Data records:
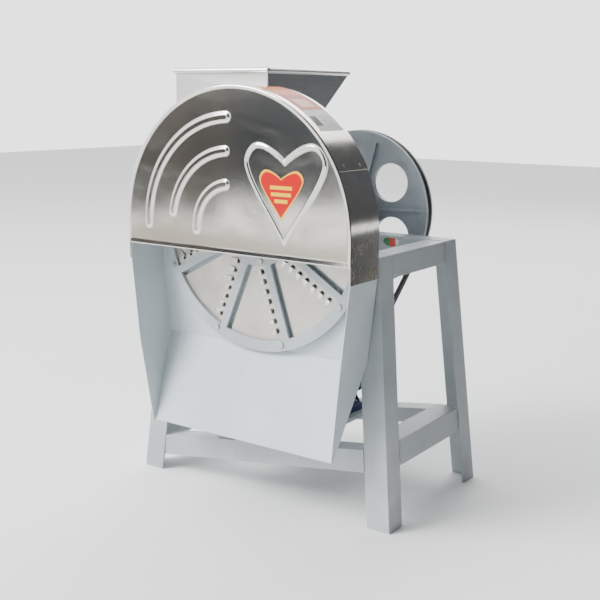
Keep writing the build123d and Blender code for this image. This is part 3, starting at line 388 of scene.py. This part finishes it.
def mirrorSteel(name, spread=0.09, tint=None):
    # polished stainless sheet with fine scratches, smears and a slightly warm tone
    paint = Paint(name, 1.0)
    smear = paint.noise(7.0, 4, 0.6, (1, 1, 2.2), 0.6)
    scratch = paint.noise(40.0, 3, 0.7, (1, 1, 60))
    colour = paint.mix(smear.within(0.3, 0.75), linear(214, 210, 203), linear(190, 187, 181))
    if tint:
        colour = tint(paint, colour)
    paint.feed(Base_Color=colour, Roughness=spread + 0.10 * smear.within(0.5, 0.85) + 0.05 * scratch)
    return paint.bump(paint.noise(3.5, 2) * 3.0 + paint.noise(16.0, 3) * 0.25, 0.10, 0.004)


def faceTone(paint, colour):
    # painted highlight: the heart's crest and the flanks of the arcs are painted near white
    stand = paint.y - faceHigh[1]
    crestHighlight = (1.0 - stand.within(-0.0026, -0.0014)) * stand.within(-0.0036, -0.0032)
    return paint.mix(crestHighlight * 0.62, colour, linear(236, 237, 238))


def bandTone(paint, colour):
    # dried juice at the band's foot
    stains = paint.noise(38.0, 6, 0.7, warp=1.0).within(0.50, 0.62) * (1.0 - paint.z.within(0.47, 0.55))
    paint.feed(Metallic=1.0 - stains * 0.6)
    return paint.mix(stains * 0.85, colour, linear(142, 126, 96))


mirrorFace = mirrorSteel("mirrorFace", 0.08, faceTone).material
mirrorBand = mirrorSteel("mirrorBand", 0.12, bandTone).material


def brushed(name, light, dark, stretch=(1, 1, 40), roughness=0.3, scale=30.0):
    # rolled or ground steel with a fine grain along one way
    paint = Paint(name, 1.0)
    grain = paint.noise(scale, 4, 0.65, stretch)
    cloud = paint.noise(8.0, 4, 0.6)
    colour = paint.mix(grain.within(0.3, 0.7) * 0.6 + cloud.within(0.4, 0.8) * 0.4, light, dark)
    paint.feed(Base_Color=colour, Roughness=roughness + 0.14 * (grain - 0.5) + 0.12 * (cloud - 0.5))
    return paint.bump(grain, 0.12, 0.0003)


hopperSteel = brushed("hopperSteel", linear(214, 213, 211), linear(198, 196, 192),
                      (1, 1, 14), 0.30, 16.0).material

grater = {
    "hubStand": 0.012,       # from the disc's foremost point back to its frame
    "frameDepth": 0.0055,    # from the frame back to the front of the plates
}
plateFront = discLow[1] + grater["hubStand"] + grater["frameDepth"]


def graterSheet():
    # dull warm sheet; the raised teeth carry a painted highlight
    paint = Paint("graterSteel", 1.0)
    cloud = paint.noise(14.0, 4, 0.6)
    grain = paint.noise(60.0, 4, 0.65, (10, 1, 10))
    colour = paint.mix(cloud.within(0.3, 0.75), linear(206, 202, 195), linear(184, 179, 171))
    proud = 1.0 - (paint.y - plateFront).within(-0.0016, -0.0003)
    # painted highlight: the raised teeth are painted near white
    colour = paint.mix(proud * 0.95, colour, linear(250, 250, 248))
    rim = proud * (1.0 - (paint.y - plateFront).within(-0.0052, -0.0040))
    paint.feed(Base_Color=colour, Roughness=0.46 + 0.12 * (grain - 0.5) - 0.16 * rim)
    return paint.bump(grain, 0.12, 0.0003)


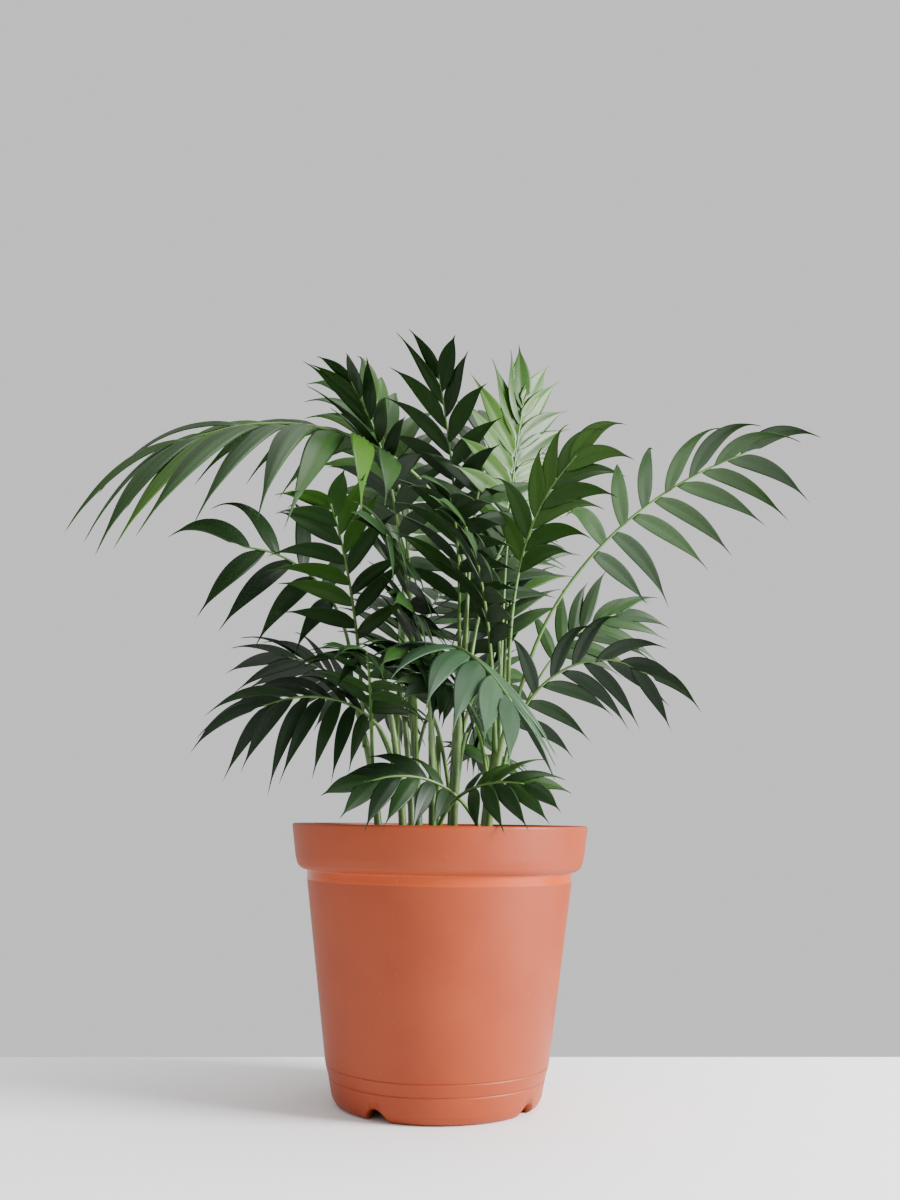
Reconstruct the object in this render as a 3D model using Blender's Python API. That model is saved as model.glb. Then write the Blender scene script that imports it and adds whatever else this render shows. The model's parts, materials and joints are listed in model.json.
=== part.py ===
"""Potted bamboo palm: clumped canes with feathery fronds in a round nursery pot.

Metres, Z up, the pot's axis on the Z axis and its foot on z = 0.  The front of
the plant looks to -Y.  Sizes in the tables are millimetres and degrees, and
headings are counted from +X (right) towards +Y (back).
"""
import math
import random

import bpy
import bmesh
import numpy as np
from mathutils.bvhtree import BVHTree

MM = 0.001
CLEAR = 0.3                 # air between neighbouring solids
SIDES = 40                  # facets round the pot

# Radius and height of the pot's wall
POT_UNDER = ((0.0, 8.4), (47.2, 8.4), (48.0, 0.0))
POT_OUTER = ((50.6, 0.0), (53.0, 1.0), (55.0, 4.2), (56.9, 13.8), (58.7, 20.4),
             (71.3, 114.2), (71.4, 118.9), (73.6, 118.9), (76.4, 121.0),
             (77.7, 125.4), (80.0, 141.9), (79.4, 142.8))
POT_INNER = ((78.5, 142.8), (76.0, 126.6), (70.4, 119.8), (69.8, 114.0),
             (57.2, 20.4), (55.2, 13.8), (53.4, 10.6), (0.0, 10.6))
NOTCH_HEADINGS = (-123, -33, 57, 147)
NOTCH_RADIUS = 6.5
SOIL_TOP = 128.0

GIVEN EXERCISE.
The lines from the top of the data above down to the line containing "return paint.bump(paint.noise(3.5, 2)" are to be copied exactly; no other line should appear.

EXERCISE SOLUTION.
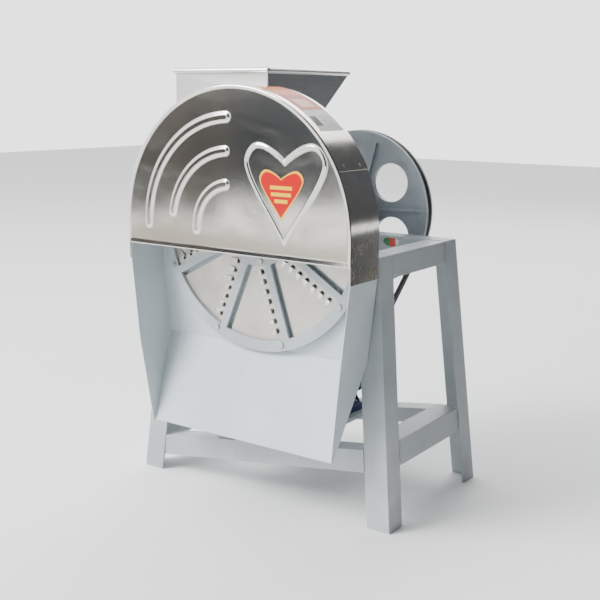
Keep writing the build123d and Blender code for this image. This is part 3, starting at line 388 of scene.py. This part finishes it.
def mirrorSteel(name, spread=0.09, tint=None):
    # polished stainless sheet with fine scratches, smears and a slightly warm tone
    paint = Paint(name, 1.0)
    smear = paint.noise(7.0, 4, 0.6, (1, 1, 2.2), 0.6)
    scratch = paint.noise(40.0, 3, 0.7, (1, 1, 60))
    colour = paint.mix(smear.within(0.3, 0.75), linear(214, 210, 203), linear(190, 187, 181))
    if tint:
        colour = tint(paint, colour)
    paint.feed(Base_Color=colour, Roughness=spread + 0.10 * smear.within(0.5, 0.85) + 0.05 * scratch)
    return paint.bump(paint.noise(3.5, 2) * 3.0 + paint.noise(16.0, 3) * 0.25, 0.10, 0.004)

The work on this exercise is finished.